We hold that the first three causes of action must be dismissed, and the remaining

claim remanded. The work-authorization claims fall beyond our jurisdiction. Under the

Administrative Procedure Act and All Writs Act, we can only compel faster agency action

if the agency is required to act. But neither congressional statutes nor agency regulations

compel the agency to adjudicate these requested pre-waiting-list work authorizations.

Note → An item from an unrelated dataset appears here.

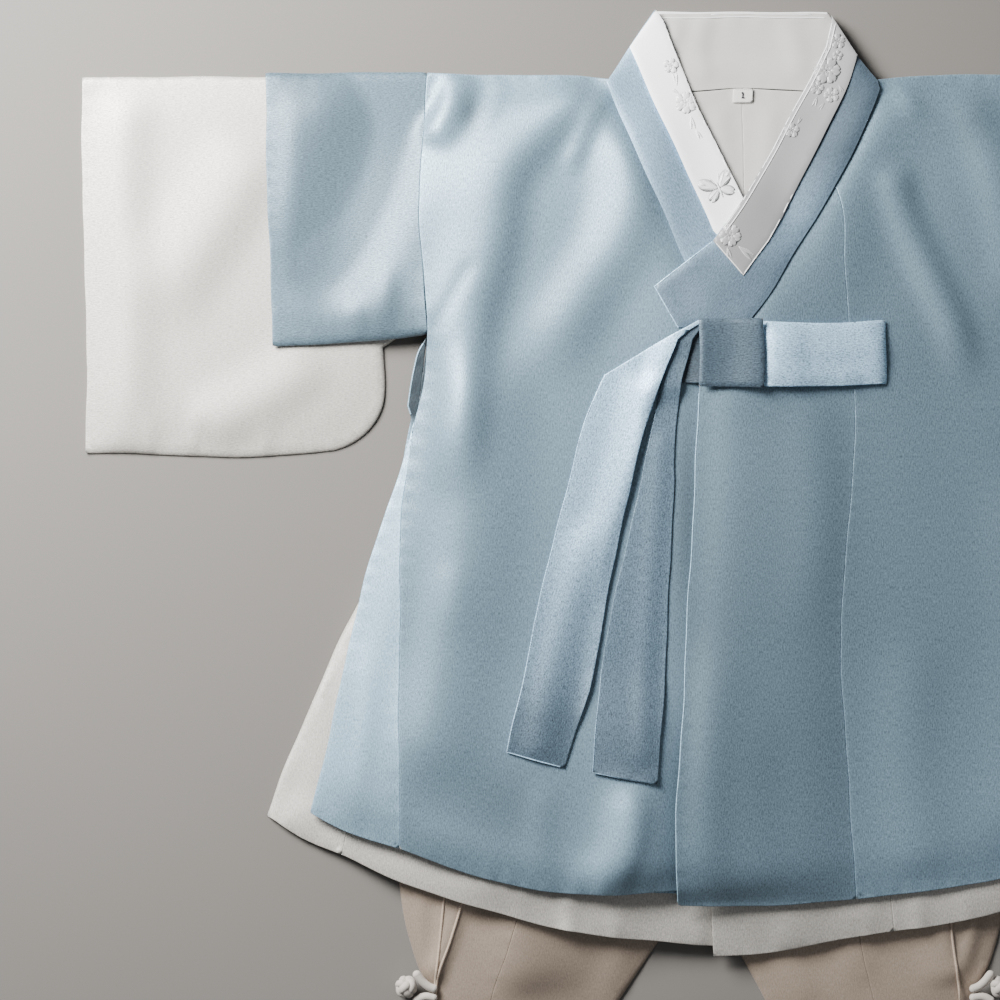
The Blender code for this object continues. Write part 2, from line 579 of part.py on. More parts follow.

Without casting doubt on the importance of agency accountability or of providing relief to

the aliens among us, we are bound by the narrow role left for us by Congress. In contrast,

we reverse the district court’s dismissal of the fourth cause of action and hold that Plaintiffs

pleaded sufficient facts at this stage to avoid dismissal of their claim of unreasonable delay

in placing them on the waiting list.

I. Background

A. Statutory and regulatory framework

The Immigration and Nationality Act (“INA”) provides the Executive Branch broad

authority over the admission of aliens into the United States—as well as the conditions of

such admission. See Pub. L. No. 82-414, § 101, 66 Stat. 163 (1952) (codified as amended

at 8 U.S.C. § 1101). Among other duties, the INA charges the Secretary of Homeland

Security “with the administration and enforcement of this chapter and all other laws

relating to the immigration and naturalization of aliens.” 8 U.S.C.